The event demonstrated the improved competence of leading Democrats in addressing issues arising at the intersection of faith and values, and by implication the apparent discomfort with such issues of the presumed Republican nominee for president. It also raised the profile of one of our nation’s best small Christian colleges and demonstrated the possibility that such heartland institutions can take an enhanced role in American public life—and that they are able to relate warmly to Democrats as well as Republicans in so doing.

The Compassion Forum brought onto the stage a previously little known group called Faith in Public Life, a nonpartisan faith and values organization that proved able to envision, plan, and execute this innovative event and to attract two of the three presidential candidates. The way FPL did this was to assemble such a broad and important coalition of religious leaders that the (Democratic) presidential candidates must have believed they could not afford to pass on the event. This same coalition is now available for future mobilization for other forums or events.

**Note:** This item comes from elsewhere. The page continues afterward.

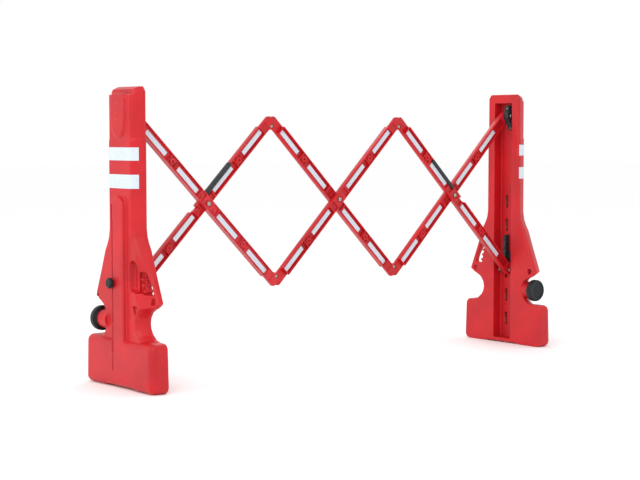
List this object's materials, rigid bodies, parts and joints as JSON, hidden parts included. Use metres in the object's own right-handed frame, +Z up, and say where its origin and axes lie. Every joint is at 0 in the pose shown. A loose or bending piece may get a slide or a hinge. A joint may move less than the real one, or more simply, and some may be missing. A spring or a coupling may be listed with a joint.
{
  "type": "expanding lattice barrier",
  "caption": "Expanding safety barrier: red lattice of crossing arms with white reflective strips between upright fillable posts; folds flat.",
  "frame": {"origin": "on the floor, midway between the posts", "axes": "+X along the barrier towards the right-hand post, +Y to the back, +Z up"},
  "size_m": [1.9144, 0.418, 1],
  "materials": {
    "red_plastic": "blow-moulded red polyethylene, satin",
    "red_arm": "injection-moulded red plastic, satin",
    "black_plastic": "moulded black plastic",
    "zinc_steel": "zinc plated",
    "black_rubber": "soft rubber",
    "white_tape": "white reflective tape"
  },
  "bodies": {
    "left_stand": {"post_left": "red_plastic", "cap_gasket_left": "black_rubber", "tape_band_left_1": "white_tape", "tape_band_left_2": "white_tape", "top_bracket_left": "black_plastic", "screw_left_1": "zinc_steel", "screw_left_2": "zinc_steel", "bolt_t0": "zinc_steel", "nut_t0": "zinc_steel"},
    "arm_a": {"arm_front_1": "red_arm", "bolt_c1": "zinc_steel", "nut_c1": "zinc_steel", "spacer_c1": "black_plastic", "bolt_b1": "zinc_steel", "nut_b1": "zinc_steel"},
    "arm_b": {"arm_back_1": "red_arm", "grip_sleeve_left": "black_rubber", "bolt_t1": "zinc_steel", "nut_t1": "zinc_steel"},
    "slide_l": {"slider_left": "black_plastic", "knob_washer_left": "zinc_steel", "bolt_b0": "zinc_steel", "nut_b0": "zinc_steel"},
    "arm_c": {"arm_back_2": "red_arm", "bolt_c2": "zinc_steel", "nut_c2": "zinc_steel", "spacer_c2": "black_plastic", "bolt_b2": "zinc_steel", "nut_b2": "zinc_steel"},
    "arm_d": {"arm_front_2": "red_arm", "bolt_t2": "zinc_steel", "nut_t2": "zinc_steel"},
    "arm_e": {"arm_front_3": "red_arm", "grip_sleeve_right": "black_rubber", "bolt_c3": "zinc_steel", "nut_c3": "zinc_steel", "spacer_c3": "black_plastic"},
    "arm_f": {"arm_back_3": "red_arm"},
    "slide_r": {"slider_right": "black_plastic", "knob_washer_right": "zinc_steel", "bolt_b3": "zinc_steel", "nut_b3": "zinc_steel"},
    "right_stand": {"post_right": "red_plastic", "cap_gasket_right": "black_rubber", "tape_band_right_1": "white_tape", "tape_band_right_2": "white_tape", "top_bracket_right": "black_plastic", "screw_right_1": "zinc_steel", "screw_right_2": "zinc_steel", "bolt_t3": "zinc_steel", "nut_t3": "zinc_steel"},
    "knob_l": {"lock_knob_left": "black_plastic"},
    "knob_r": {"lock_knob_right": "black_plastic"},
    "cap_l": {"filler_cap_left": "black_plastic"},
    "cap_r": {"filler_cap_right": "black_plastic"}
  },
  "joints": [
    {"name": "fold", "type": "hinge", "parent": "left_stand", "child": "arm_a", "pos_m": [-0.89141, 0, 0.91508], "axis": [0, 1, 0], "range_deg": [-12, 42]},
    {"name": "cross_1", "type": "hinge", "parent": "arm_a", "child": "arm_b", "pos_m": [-0.58349, 0, 0.605], "axis": [0, 1, 0], "range_deg": [-84.5, 24.5]},
    {"name": "lower_left_end", "type": "hinge", "parent": "arm_b", "child": "slide_l", "pos_m": [-0.89141, 0, 0.29492], "axis": [0, 1, 0], "range_deg": [-12.5, 42.5]},
    {"name": "top_joint_1", "type": "hinge", "parent": "arm_b", "child": "arm_c", "pos_m": [-0.29174, 0, 0.87111], "axis": [0, 1, 0], "range_deg": [-24.5, 84.5]},
    {"name": "low_joint_1", "type": "hinge", "parent": "arm_a", "child": "arm_d", "pos_m": [-0.29174, 0, 0.33889], "axis": [0, 1, 0], "range_deg": [-84.5, 24.5]},
    {"name": "low_joint_2", "type": "hinge", "parent": "arm_c", "child": "arm_f", "pos_m": [0.29174, 0, 0.33889], "axis": [0, 1, 0], "range_deg": [-84.5, 24.5]},
    {"name": "top_joint_2", "type": "hinge", "parent": "arm_d", "child": "arm_e", "pos_m": [0.29174, 0, 0.87111], "axis": [0, 1, 0], "range_deg": [-24.5, 84.5]},
    {"name": "upper_right_end", "type": "hinge", "parent": "arm_f", "child": "right_stand", "pos_m": [0.89141, 0, 0.91508], "axis": [0, 1, 0], "range_deg": [-12.5, 42.5]},
    {"name": "lower_right_end", "type": "hinge", "parent": "arm_e", "child": "slide_r", "pos_m": [0.89141, 0, 0.29492], "axis": [0, 1, 0], "range_deg": [-42.5, 12.5]},
    {"name": "knob_left_turn", "type": "hinge", "parent": "slide_l", "child": "knob_l", "pos_m": [-0.9417, 0.03, 0.34992], "axis": [1, 0, 0], "range_deg": [-360, 360]},
    {"name": "knob_right_turn", "type": "hinge", "parent": "slide_r", "child": "knob_r", "pos_m": [0.9417, -0.03, 0.34992], "axis": [1, 0, 0], "range_deg": [-360, 360]},
    {"name": "cap_left_turn", "type": "hinge", "parent": "left_stand", "child": "cap_l", "pos_m": [-0.9055, 0.1405, 0.2205], "axis": [0, 1, 0], "range_deg": [0, 360]},
    {"name": "cap_right_turn", "type": "hinge", "parent": "right_stand", "child": "cap_r", "pos_m": [0.9055, -0.1405, 0.2205], "axis": [0, -1, 0], "range_deg": [0, 360]}
  ],
  "couplings": [
    {"joint": "cross_1", "follows": "fold", "ratio": -2},
    {"joint": "lower_left_end", "follows": "fold", "ratio": 1},
    {"joint": "top_joint_1", "follows": "fold", "ratio": 2},
    {"joint": "low_joint_1", "follows": "fold", "ratio": -2},
    {"joint": "low_joint_2", "follows": "fold", "ratio": -2},
    {"joint": "top_joint_2", "follows": "fold", "ratio": 2},
    {"joint": "upper_right_end", "follows": "fold", "ratio": 1},
    {"joint": "lower_right_end", "follows": "fold", "ratio": -1}
  ]
}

I became involved with the Compassion Forum when FPL contacted me over a year ago with the dream of this event and asked me to be a part of the board of religious leaders. Under the direction of the talented and energetic Katie Barge, FPL began growing its coalition of board members. A Compassion Forum event was tentatively planned for Fall 2007 but proved impossible to arrange with the plethora of presidential candidates then in the running. But the idea survived, and all three presidential candidates still standing by mid-March were invited to the Forum. We were genuinely surprised when Senator McCain chose not to participate, and remain hopeful that he will participate in the fall if we decide to try this kind of event one more time.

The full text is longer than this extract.